Asosiasi Pertambangan Batu Bara Indonesia (APBI) meminta pemerintah dalam hal ini Kementerian Perhubungan (Kemenhub) untuk segera mengatasi permasalahan usulan tarif jasa kepelabuhan yang dinilai menjadi hambatan bagi perusahaan batu bara khususnya dalam aktivitas pengapalan batu bara untuk diekspor maupun untuk memasok kebutuhan domestik. Direktur Eksekutif APBI, Hendra Sinadia mengatakan bahwa pemerintah harus segera turun tangan untuk mengatasi hambatan yang diklaim oleh pengusaha batu bara khususnya perusahaan penyewaan floating crane (FC) dan floating loading facility (FLF), dan perusahaan bongkar muat (PBM) yang tidak bisa menjalankan aktivitasnya karena adanya aturan tersebut.
Sebelumnya, Ketua Umum APBI Pandu Sjahrir menyatakan, tarif yang ditetapkan sepihak tanpa mempertimbangkan masukan dari para pihak yang terdampak seperti penambang dalam kapasitas sebagai “shipper”, perusahaan penyewaan floating crane (FC) dan floating loading facility (FLF), perusahaan bongkar muat (PBM). Tercatat, ada sekitar 20 perusahaan anggota APBI-ICMA (shipper) beroperasi di Muara Berau yang keberatan dengan tarif yang menambah beban biaya yang belum disepakati oleh pihak shipper.

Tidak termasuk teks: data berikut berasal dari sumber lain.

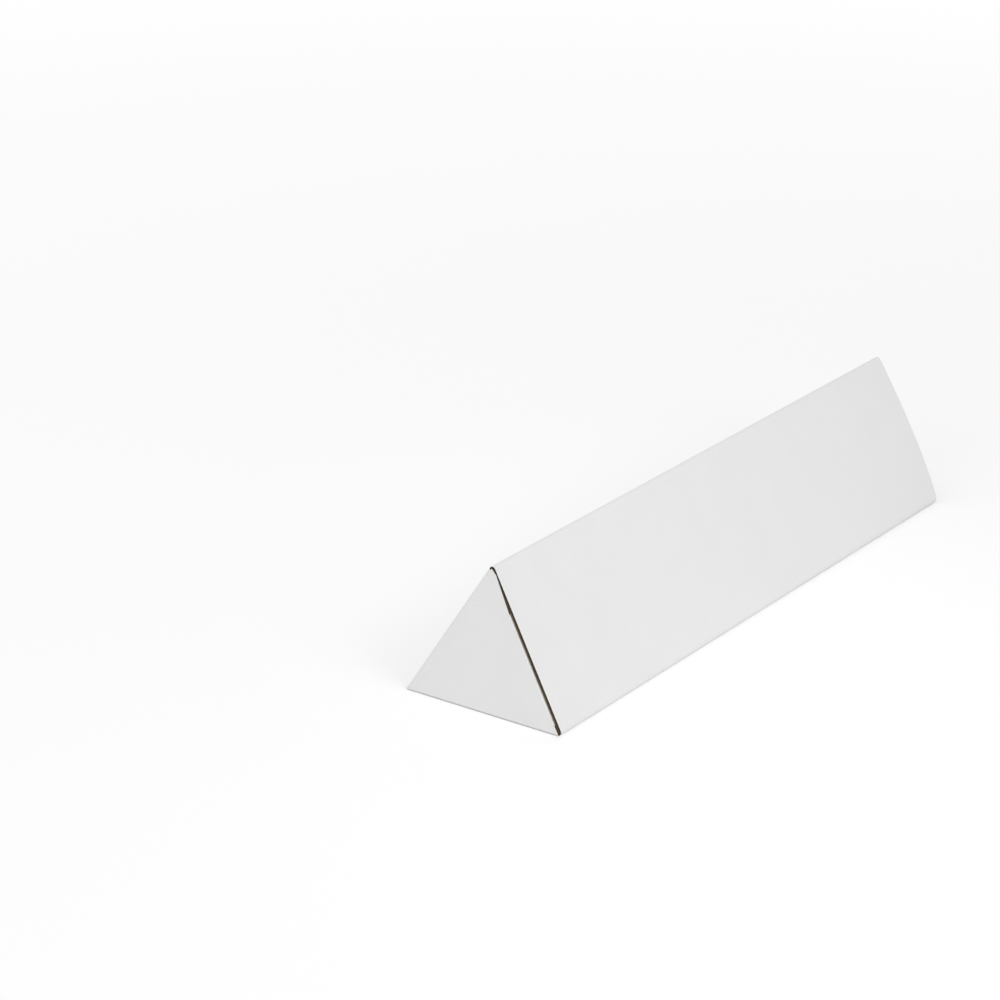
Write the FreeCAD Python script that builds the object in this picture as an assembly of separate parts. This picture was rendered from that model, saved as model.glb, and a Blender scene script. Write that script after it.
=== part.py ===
"""Triangular mailing tube, folded from one die-cut sheet of corrugated board.

Frame: the tube lies on its bottom wall along Y, with its near end towards -Y and +Z up.
The origin is the centre of the bottom wall's outer face. All sizes are in millimetres.

The sheet has three long walls, a glue flap inside the left wall, a dust flap at each end of
the bottom wall and an end flap at each end of the left wall. An end flap folds over the dust
flap and tucks behind the right wall, whose raw ends stay in sight.
"""

import FreeCAD
import Part

import math
import os

# Driving sizes of the tube.
SIDE = 100.0  # one side of the section, between its corners before they are rounded
LENGTH = 445.0  # over both end flaps
BOARD = 1.6  # thickness of the board
FOLD_RADIUS = 2.0  # outer radius of the three long folds

# The flap that is glued inside the left wall.
GLUE_FLAP_WIDTH = 30.0
GLUE_FLAP_SETBACK = 10.0  # from the end of the tube to the end of the flap
GLUE_FLAP_MITRE = 8.0  # how far each end of the flap slants back

# The end flap, hinged on the left wall.
HINGE_RADIUS = 1.3  # outer radius of its fold
HINGE_TOP = 2 * BOARD  # from the ridge's sharp corner down to the top of its fold
MITRE_GAP = 0.2  # half of the gap in the mitred fold
TIP_GAP = 0.5  # between the flap's tip and the ridge
FLOOR_GAP = 0.5  # between the flap's lower edge and the floor
SIDE_GAP = 0.55  # between the flap and the inner face of the right wall
SEAT_GAP = 0.3  # between the flap and the dust flap behind it

# The thin lip that laps over the right wall's raw end, down from the tip.
LIP_THICKNESS = 0.4
LIP_GAP = 0.3  # between the lip and the raw end
LIP_LENGTH = 29.0  # along the flap's slanting edge, from the ridge
LIP_INSET = 0.9  # from the right wall's outer face to the lip's edge, at the tip
LIP_PEAK_INSET = 1.5  # from the outer faces of both walls to the lip's peak, under the ridge

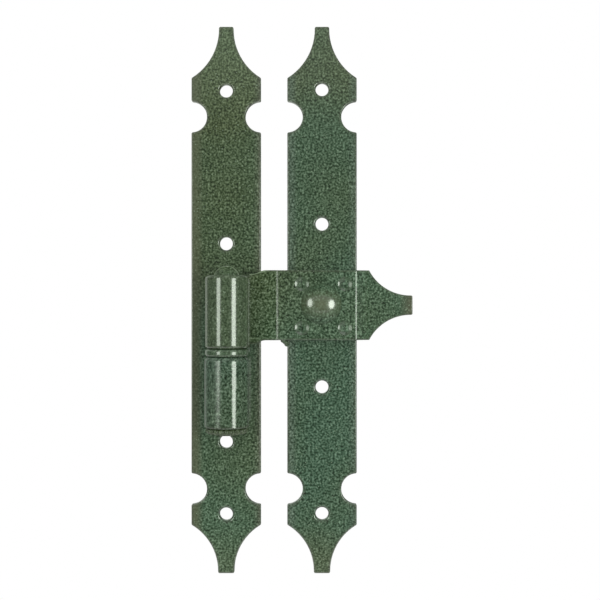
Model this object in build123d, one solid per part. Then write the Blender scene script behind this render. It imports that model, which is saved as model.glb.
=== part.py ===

Pandu menyatakan, usulan dan rekomendasi dari APBI-ICMA tidak dipertimbangkan antara lain karena di dalam Peraturan Menteri Perhubungan No. PM 121 Tahun 2018 tentang Perubahan atas Peraturan Menteri Perhubungan No. PM 72 Tahun 2017 tentang Jenis, Struktur, Golongan dan Mekanisme Penetapan Tarif Jasa Kepelabuhanan di Pasal Pasal 18 ayat (1) huruf b (2), APBI- ICMA tidak termasuk sebagai pihak pengguna jasa. Oleh karena itu, APBI dalam surat yang disampaikan ke Menteri Perhubungan memohon agar Pemerintah mengkaji kembali tarif jasa kepelabuhanan yang telah ditetapkan dan merevisi PM 121/2018 serta melibatkan APBI-ICMA sebagai pihak pengguna jasa yang dilibatkan secara resmi dalam pembahasan rekomendasi usulan tarif jasa kepelabuhanan.